# What Is The Best Photo Stitching Software?



## SkyHighPhotographs (May 14, 2008)

What do you find to be the best photo stitching software out there, either free or fee based?

Many thanks.

Mark


----------



## Yahoozy (May 14, 2008)

gotta go with CS3 hahah
you can stitch together panos that you handhold, all automatically, or manually if u so choose


----------



## ann (May 14, 2008)

last year i tested quite a few programs including PSCS2 with a couple of very difficult panos.

panorama plus from Serif did the best j ob, it was listed on auto stitch site indicating that they had a liscense to use their software which is very powerful.

it wasn't very expensive which was a plus.


----------



## SpunkyKid (May 14, 2008)

Yahoozy said:


> gotta go with CS3 hahah
> you can stitch together panos that you handhold, all automatically, or manually if u so choose


Totally have to agree that CS3 is one of the best.


----------



## Overread (May 14, 2008)

hmm Panorama Plus (version 3 now) looks to be a limited application software, but also as its limited very powerful software - if you were making panoramas a lot I would choose this for the stitching.

However Photoshop Elements 7 also introduces a decent panorama stitching feature - along with its host of other editing freatures I would say this is one of the better budget editing programs.

After that there is Paint Shop pro X2 (PSP11) which has a layered stitching feature (allows you to stitch together several different shots of the same scene - for HDR photos). and is also at a decent budget:
demo here: http://www.corel.com/servlet/Satellite/us/en/Product/1184951547051

After all that though if you have the money for photoshop the full version then go for it


----------



## dEARlEADER (May 14, 2008)

Even ps elements 6 does great pano's


----------



## Overread (May 14, 2008)

hehe Thanks for that 
yah - elements 6 -


----------



## SBlanca (May 15, 2008)

the only program i've used for this is the canon one provided with my camera, but im guessing photoshop is better


----------



## ann (May 15, 2008)

yes panaroma plus 3 is a stand alone program, sorry i didn't mention that.
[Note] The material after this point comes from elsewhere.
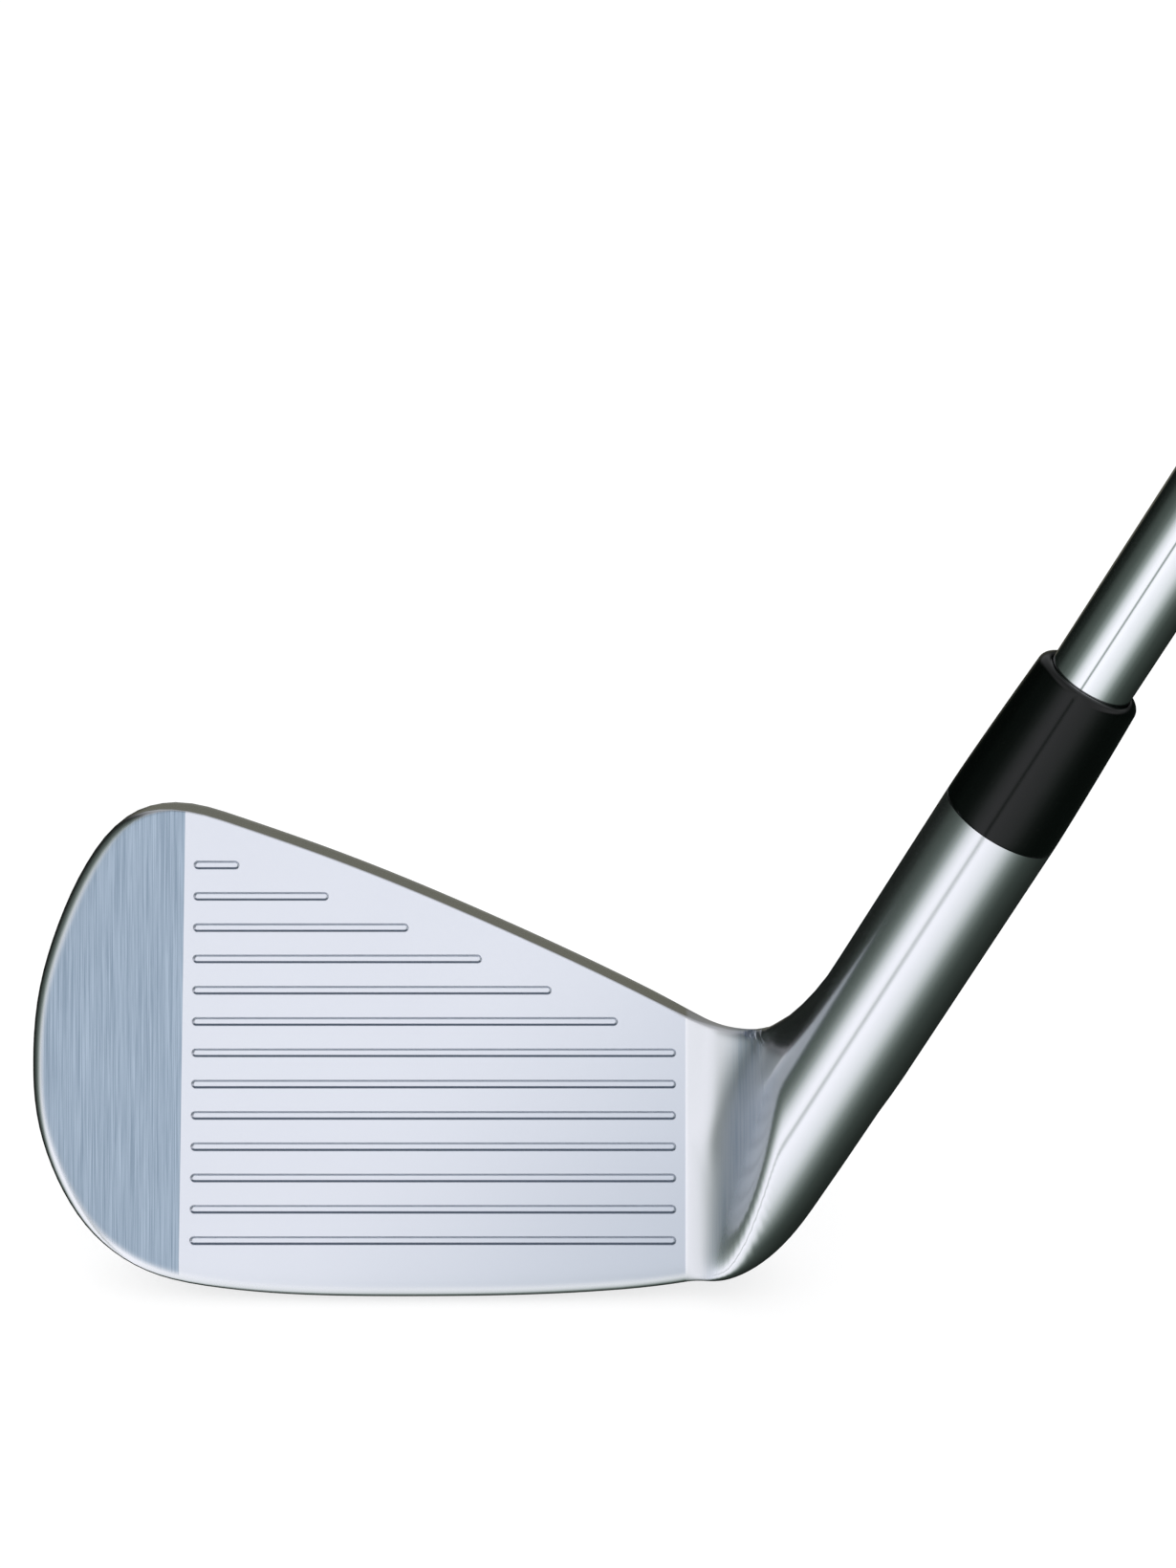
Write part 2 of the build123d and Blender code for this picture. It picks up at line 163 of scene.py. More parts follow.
def spline(points, start, samples=40):
    """Dense points on the smooth curve through `points` that leaves the first along `start`."""
    knots = np.array(points, float)
    gaps = np.linalg.norm(np.diff(knots, axis=0), axis=1)
    count = len(knots)
    system, right = np.zeros((count, count)), np.zeros((count, 2))
    system[0, 0], right[0] = 1, start
    for i in range(1, count - 1):
        system[i, i - 1 : i + 2] = gaps[i], 2 * (gaps[i - 1] + gaps[i]), gaps[i - 1]
        before, after = knots[i] - knots[i - 1], knots[i + 1] - knots[i]
        right[i] = 3 * (gaps[i] * before / gaps[i - 1] + gaps[i - 1] * after / gaps[i])
    system[-1, -2:] = 1, 2
    right[-1] = 3 * (knots[-1] - knots[-2]) / gaps[-1]
    slopes = np.linalg.solve(system, right)
    t = np.linspace(0, 1, samples, endpoint=False)[:, None]
    pieces = []
    for i in range(count - 1):
        pieces.append(
            (2 * t**3 - 3 * t**2 + 1) * knots[i]
            + (t**3 - 2 * t**2 + t) * gaps[i] * slopes[i]
            + (-2 * t**3 + 3 * t**2) * knots[i + 1]
            + (t**3 - t**2) * gaps[i] * slopes[i + 1]
        )
    return np.vstack(pieces + [knots[-1:]])


UPPER_EDGE = spline(UPPER_EDGE_POINTS, (0, 1))
LOWER_EDGE = spline(LOWER_EDGE_POINTS, (0, -1))


class DistanceField:
    """Signed distance to an outline curve, tabulated once and read smoothly."""

    STEP = 0.2

    def __init__(self, curve, outside, closing):
        """outside is the side where the distance is positive, closing the wall added at the toe."""
        self.u = np.arange(-52, 60 + self.STEP, self.STEP)
        self.v = np.arange(-32, 44 + self.STEP, self.STEP)
        grid_u, grid_v = np.meshgrid(self.u, self.v, indexing="ij")
        points = np.stack([grid_u.ravel(), grid_v.ravel()], 1)
        chain = np.vstack([[curve[0] + np.array([0, closing])], curve[::4]])
        nearest, side = np.full(len(points), 1e18), np.zeros(len(points))
        for start, end in zip(chain, chain[1:]):
            along, reach = end - start, points - start
            share = np.clip(reach @ along / (along @ along), 0, 1)
            square = ((reach - share[:, None] * along) ** 2).sum(1)
            turn = along[0] * reach[:, 1] - along[1] * reach[:, 0]
            closer = square < nearest
            nearest = np.where(closer, square, nearest)
            side = np.where(closer, turn, side)
        signed = np.sqrt(nearest) * np.where(side * outside > 0, 1, -1)
        self.table = signed.reshape(grid_u.shape)

    def __call__(self, u, v):
        """Bicubic reading of the table."""
        column = np.clip((u - self.u[0]) / self.STEP, 1, len(self.u) - 3.001)
        row = np.clip((v - self.v[0]) / self.STEP, 1, len(self.v) - 3.001)
        i, j = column.astype(int), row.astype(int)
        value = 0
        for m, weight_u in enumerate(self.weights(column - i)):
            for n, weight_v in enumerate(self.weights(row - j)):
                value = value + weight_u * weight_v * self.table[i + m - 1, j + n - 1]
        return value

    @staticmethod
    def weights(t):
        """Catmull-Rom weights of the four samples round a point."""
        return (
            ((-0.5 * t + 1) * t - 0.5) * t,
            ((1.5 * t - 2.5) * t) * t + 1,
            ((-1.5 * t + 2) * t + 0.5) * t,
            (0.5 * t - 0.5) * t * t,
        )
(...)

if you are really doing a lot of pano's then i wuoild suggest using it; however, if you only do a few or only on occasion then i would sugget getting a program that provides more editing features.


----------



## Alex_B (May 15, 2008)

Panorama Studio is what I use occasionally. for single row panoramas it is very good.


----------



## SkyHighPhotographs (May 15, 2008)

Many thanks, I really appreciate these tips, excellent, again, thank you so much!

Kindest regards.

Mark


----------



## Uglulyx Takes Photos Too (May 15, 2008)

They only get lazier as you go up. You can do anything in Elements 4 that you can in CS 3. It just takes longer and more knowlege.


----------



## astrostu (May 15, 2008)

Granted I haven't used Photoshop's panorama stitching script since CS1, but it was HORRIBLE for my purposes - mainly because it did not in anyway account for spherical aberration by lenses.

So I went out and found RealViz's "Stitcher" software.  That was alright, but it got to the point where it couldn't handle some of the stuff I threw at it.  Then I found AutopanoPro, which I think is a wonderful bit of software.  I have only had one instance where it didn't do a good job, and that was before I actually learned how to help it by manually giving it alignment points.  I highly recommend it.


----------



## KevinPutman (May 6, 2011)

Copy, Paste, Free transform,

CS5 =p


----------



## analog.universe (May 6, 2011)

Hugin is a nice free one that I've used with good results.  Quite a lot of options, and any level of auto/manual control.  Pretty sure it runs on every operating system by now as well.


----------



## subscuck (May 6, 2011)

Hmmm, another three year old thread back from the dead...


----------